INR 8 million, sorry, not INR 18 million.
So total is about INR 20 million, INR 8 million for one particular company, which is our subsidiary, JC Biotech. But in addition to that, INR 12 million is increased in case of Advanced Enzyme stand-alone numbers also. So all put together is INR 20 million increase in power and fuel. And legal and professional, I have already explained, INR 22 million. And there is an increase of INR 7 million in taxes -- freight and taxes. Then lab expenses, travel and sales promotion expenses. I think that's what I have given you the breakup of it.
Right. Right. So we could say that, that INR 33 million and INR 8 million, so around INR 41-odd million is not necessarily a sustainable sort of increase and one could adjust that out to arrive at what is a more normalized number?
Right.
Right. And again, if I look at the trend of other expenses across quarters, first quarter tends to be the lowest and then it sort of peaks into the fourth quarter, although the sales might not go in that same line. So for example, FY '20 sales first quarter...

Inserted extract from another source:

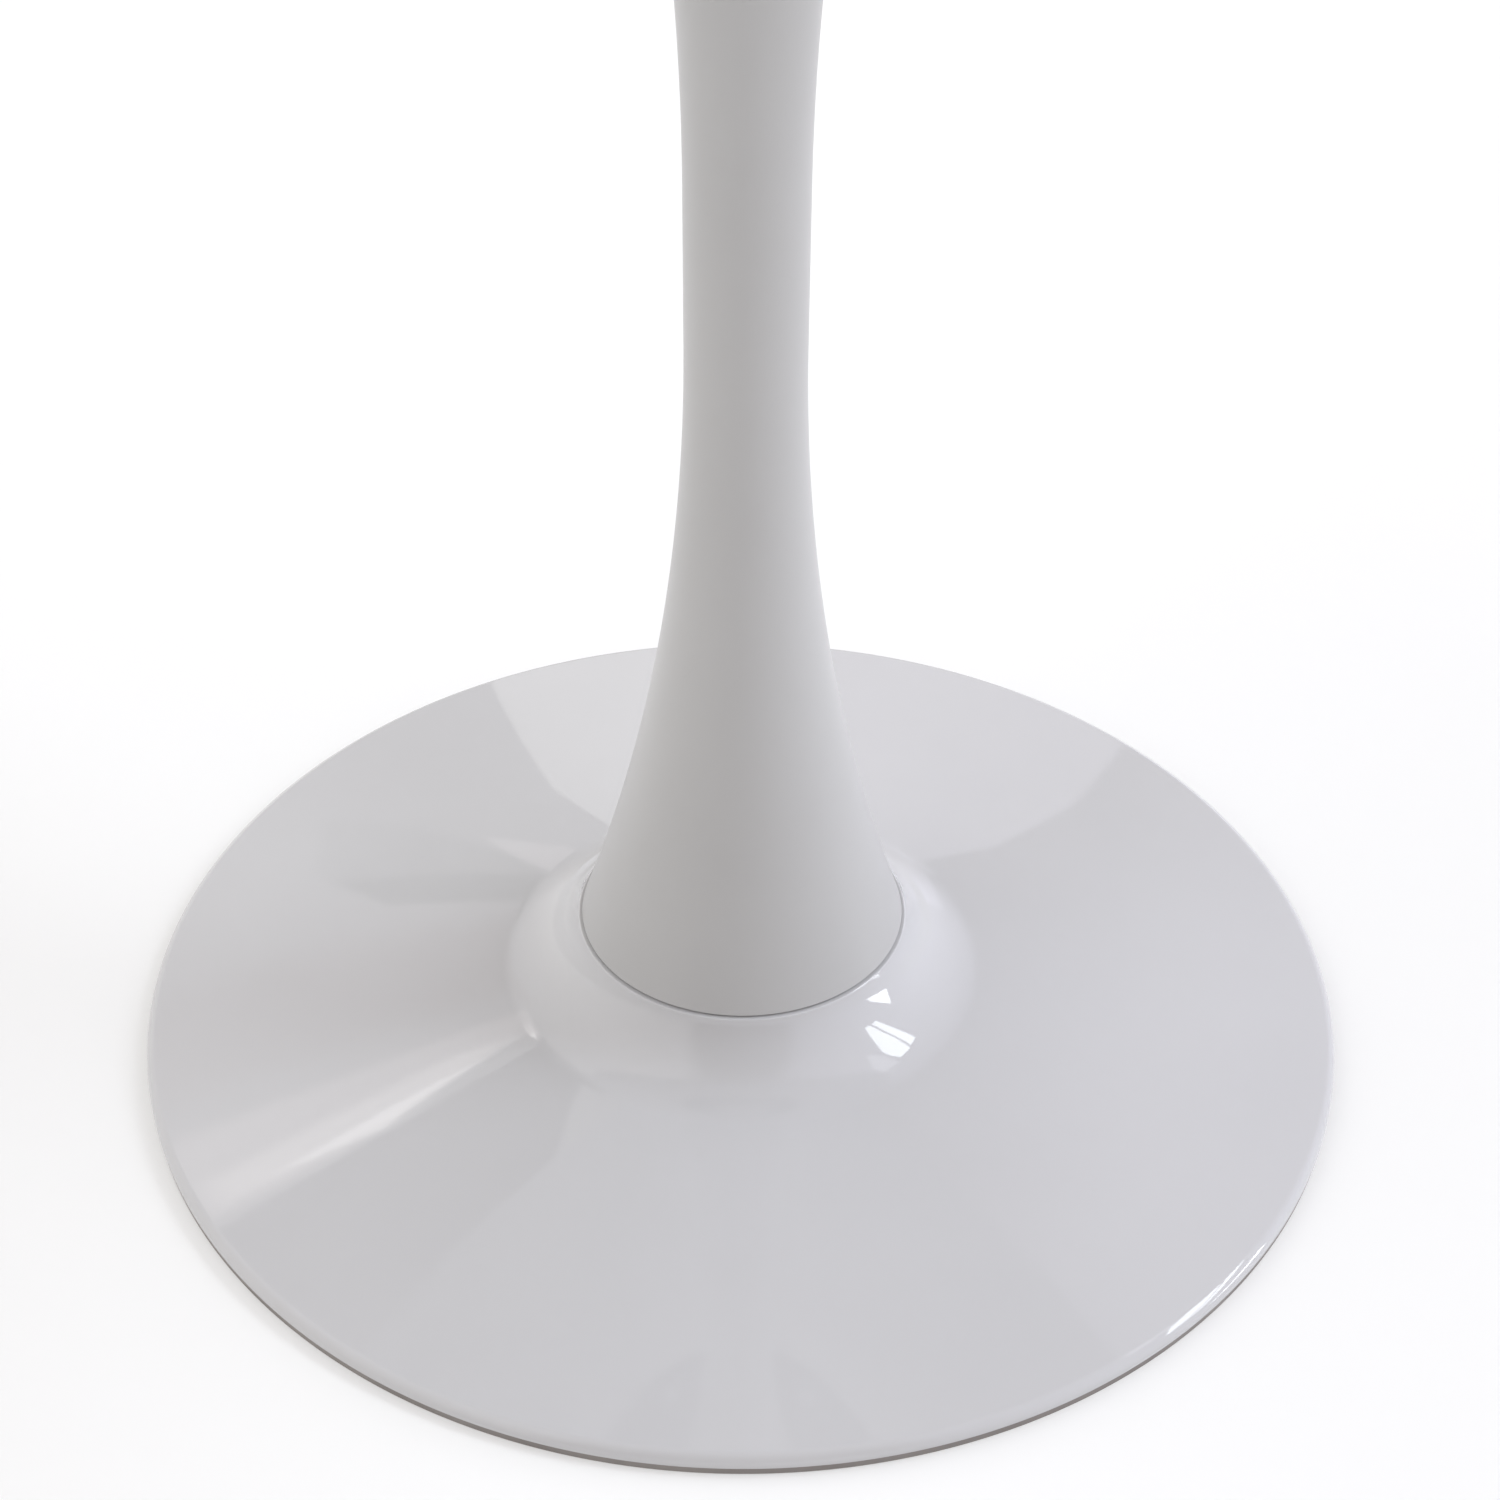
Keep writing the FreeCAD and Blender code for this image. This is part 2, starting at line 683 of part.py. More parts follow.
def table_top():
    """The round top with an upright edge band over a shallow bevel, recessed for the upper nut."""
    body = new_body("table_top", TOP_UNDERSIDE)
    rim = "dims.top_diameter / 2"
    band_foot = "(dims.top_thickness - dims.edge_band)"
    turn(
        body,
        [
            ("0", "0"),
            (f"{rim} - dims.edge_bevel_width", "0"),
            (rim, band_foot),
            (rim, "dims.top_thickness"),
            ("0", "dims.top_thickness"),
        ],
    )
    round_edge(body, "dims.edge_upper_rounding", rim, "dims.top_thickness")
    round_edge(body, "dims.edge_lower_rounding", rim, band_foot)
    bore(body, "dims.nut_recess_diameter", depth="dims.nut_recess_depth")
    hole = bore(body, "dims.insert_diameter", "dims.plate_screw_circle / 2", "dims.insert_hole_depth")
    repeat(body, [hole], "dims.plate_screw_count")


# ---- build, check and write ---------------------------------------------------------------------

def check():
    """Refuse a model with a failed feature, a loose sketch, a cut that cuts nothing or a bad solid."""
    for item in doc.Objects:
        if {"Invalid", "Error"} & set(item.State):
            raise RuntimeError(f"{item.Label} failed: {item.State}")
        if item.isDerivedFrom("Sketcher::SketchObject") and not item.FullyConstrained:
            raise RuntimeError(f"{item.Label} is not fully constrained")
        if item.TypeId in ("PartDesign::Pocket", "PartDesign::Groove"):
            if item.Shape.Volume >= item.BaseFeature.Shape.Volume:
                raise RuntimeError(f"{item.Label} cuts nothing")
    for body in bodies():
        if body.Shape.isNull() or not body.Shape.isValid() or not body.Shape.Solids:
            raise RuntimeError(f"{body.Label} has no valid solid")


def bodies():
    """Every sub-part of the table."""
    return [item for item in doc.Objects if item.TypeId == "PartDesign::Body"]


foot_shell()
floor_ring()
glide_pads()
ballast_plate()
hub_flange()
hub_tube()
hub_top_disc()
hub_gussets()
hub_screws()
seam_gasket()
stem_shell()
stem_disc("stem_foot_disc", STEM_BOTTOM, LOWER_FLARE, "dims.waist_lower_height")
stem_disc("stem_top_disc", STEM_TOP_DISC, UPPER_FLARE, "dims.waist_upper_height")
centring_ring()
tie_rod()
rod_nut("lower_nut", LOWER_NUT)
lower_spring_washer()
rod_washer("lower_washer", LOWER_WASHER)
rod_washer("upper_washer", TOP_UNDERSIDE)
rod_nut("upper_nut", UPPER_NUT)
mounting_plate()
plate_screws()
plate_flat_washers()
plate_spring_washers()
top_inserts()
table_top()
doc.recompute()
check()

os.makedirs("parts", exist_ok=True)
for body in bodies():
    body.Shape.exportStep(f"parts/{body.Label}.step")
    print(f"{body.Label}: {len(body.Shape.Solids)} solid(s), {body.Shape.Volume / 1000:.1f} cm3")
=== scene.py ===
import json
import math

import bmesh
import bpy
from mathutils import Matrix, Vector


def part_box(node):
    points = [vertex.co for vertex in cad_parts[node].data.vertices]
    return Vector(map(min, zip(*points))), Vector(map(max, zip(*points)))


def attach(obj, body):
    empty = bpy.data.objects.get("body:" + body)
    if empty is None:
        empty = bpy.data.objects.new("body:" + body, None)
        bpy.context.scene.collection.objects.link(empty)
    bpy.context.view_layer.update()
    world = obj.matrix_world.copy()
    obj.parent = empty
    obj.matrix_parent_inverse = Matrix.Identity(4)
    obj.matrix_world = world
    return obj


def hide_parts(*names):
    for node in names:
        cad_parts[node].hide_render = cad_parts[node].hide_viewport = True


# Looks of the round pedestal table: dense turned meshes for the pieces that show, procedural
# materials for all pieces, a pale floor, a studio lit by cards and a camera. Metres, +Z up.

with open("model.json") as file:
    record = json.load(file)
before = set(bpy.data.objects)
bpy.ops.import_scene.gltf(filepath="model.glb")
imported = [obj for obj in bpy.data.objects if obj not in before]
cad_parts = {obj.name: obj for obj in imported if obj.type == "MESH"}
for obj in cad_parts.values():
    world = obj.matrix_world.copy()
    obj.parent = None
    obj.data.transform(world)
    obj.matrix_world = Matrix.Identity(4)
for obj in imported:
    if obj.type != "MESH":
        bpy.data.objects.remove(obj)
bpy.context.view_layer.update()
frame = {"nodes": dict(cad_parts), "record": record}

# Sizes that the frame's boxes don't give
FOOT_WALL = 0.002
RIM_ROUNDING = 0.0045
RIM_UPRIGHT = 0.0007
DISH_SLOPE = math.radians(6.5)
NECK_ROUNDING = 0.0387
SHOULDER_LEDGE = 0.0015
SHOULDER_ROUNDING = 0.0008
LEDGE_BORE = 0.012
STEM_FOOT_RADIUS = 0.0664
STEM_WALL = 0.0025
WAIST_RADIUS = 0.0225
WAIST_LOW = 0.320
WAIST_HIGH = 0.385
RING_FLANGE = 0.0037
RING_WIDTH = 0.013
RING_BEAD = 0.005
RING_PLAY = 0.0003
RING_EDGE = 0.0004
RING_FOOT_EDGE = 0.0006
RING_SEAT_EDGE = 0.0002
GASKET_WIDTH = 0.020
TOP_BEVEL_WIDTH = 0.050
TOP_EDGE_BAND = 0.009
TOP_UPPER_ROUNDING = 0.002
TOP_LOWER_ROUNDING = 0.003
TOP_BEVEL_ROUNDING = 0.006
NUT_RECESS_RADIUS = 0.023
NUT_RECESS_DEPTH = 0.018
GASKET_ROUNDING = 0.9
INSERT_RADIUS = 0.005
INSERT_HOLE_DEPTH = 0.016
PAD_CIRCLE = 0.150
PAD_RADIUS = 0.020
PAD_WORN_EDGE = 0.0008
PAD_GLUED_EDGE = 0.0003
ACCESS_RADIUS = 0.030
BALLAST_BORE_EDGE = 0.0006
BALLAST_EDGE = 0.0010
HUB_SCREW_CIRCLE = 0.075
HUB_SCREW_HEAD = 0.008
HUB_SCREW_SHANK = 0.004
HUB_SCREW_HOLE = 0.0045
HUB_SCREW_SOCKET = 0.0025
HUB_SCREW_SOCKET_DEPTH = 0.003
HUB_SCREW_SOCKET_POINT = 0.0008
HUB_SCREW_SOCKET_MOUTH = 1.3
HUB_SCREW_EDGE = 0.0003
HUB_SCREW_RIM = 0.0001
COUNTERSINK_PLAY = 0.001
PLATE_SCREW_CIRCLE = 0.120
PLATE_SCREW_FLAT = 0.005
PLATE_SCREW_HEAD = 0.004
PLATE_SCREW_SHANK = 0.003
PLATE_SCREW_HOLE = 0.0035
PLATE_SCREW_CROWN = 0.95
PLATE_SCREW_DISH = 0.7
PLATE_SCREW_DISH_RIM = 0.8
PLATE_SCREW_DISH_DEPTH = 0.0003
PLATE_BORE_EDGE = 0.0004
PLATE_EDGE = 0.0008
PLATE_WASHER_RADIUS = 0.006
ROD_RADIUS = 0.006
ROD_CHAMFER = 0.001
ROD_HOLE = 0.007
THREAD_LENGTH = 0.030
THREAD_PITCH = 0.00175
THREAD_DEPTH = 0.00107
THREAD_CREST = 0.125
THREAD_FLANK = 0.625
NUT_FLAT = 0.009
NUT_CROWN = 0.97
NUT_MOUTH = 0.0006
CORNER_SLOPE = math.tan(math.radians(30))
ROD_WASHER_RADIUS = 0.015
WASHER_ROUNDING = 0.2
PIECE_COUNT = 6
CUT_PAST = 0.001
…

That happens mainly because of CSR expenses. Generally, what happens, the entire CSR expenses that you spend in the last -- I mean that was because of that. You might have noticed last year that other expenses are up in last quarter.
It's been the case right through the last 3 years. So I am saying that is that also a trend that will continue? So for example, if I knock out INR 4 crores from INR 35 crores, so my normalized other expenses is INR 31 crores, but then it will keep on rising Q2, Q3 and Q4. Is that the correct inference?
That to some extent, yes.
Right. I guess that's it. And on tax rate, how should we think of tax rate? Because I think your tax rates are -- while they are stable, they are on the -- they are not in the 25% or 26% bracket.
It is 25% to 26%, effective tax rate.
That was the last question. I now hand the conference over to Mr. Ronak Saraf for closing comments.
Thank you, everyone, for taking your available time for attending our earnings call. We will keep you posted for any further updates. I request you all to kindly send in your questions that may remain unanswered. An audio recording and a transcript of this call will be uploaded on our website in due course. Looking forward to host you all in the next quarter. Until then, stay healthy, stay safe. Thank you.
Thank you. On behalf of Advanced Enzyme Technologies Limited, that concludes this conference. Thank you for joining us, and you may now disconnect your lines.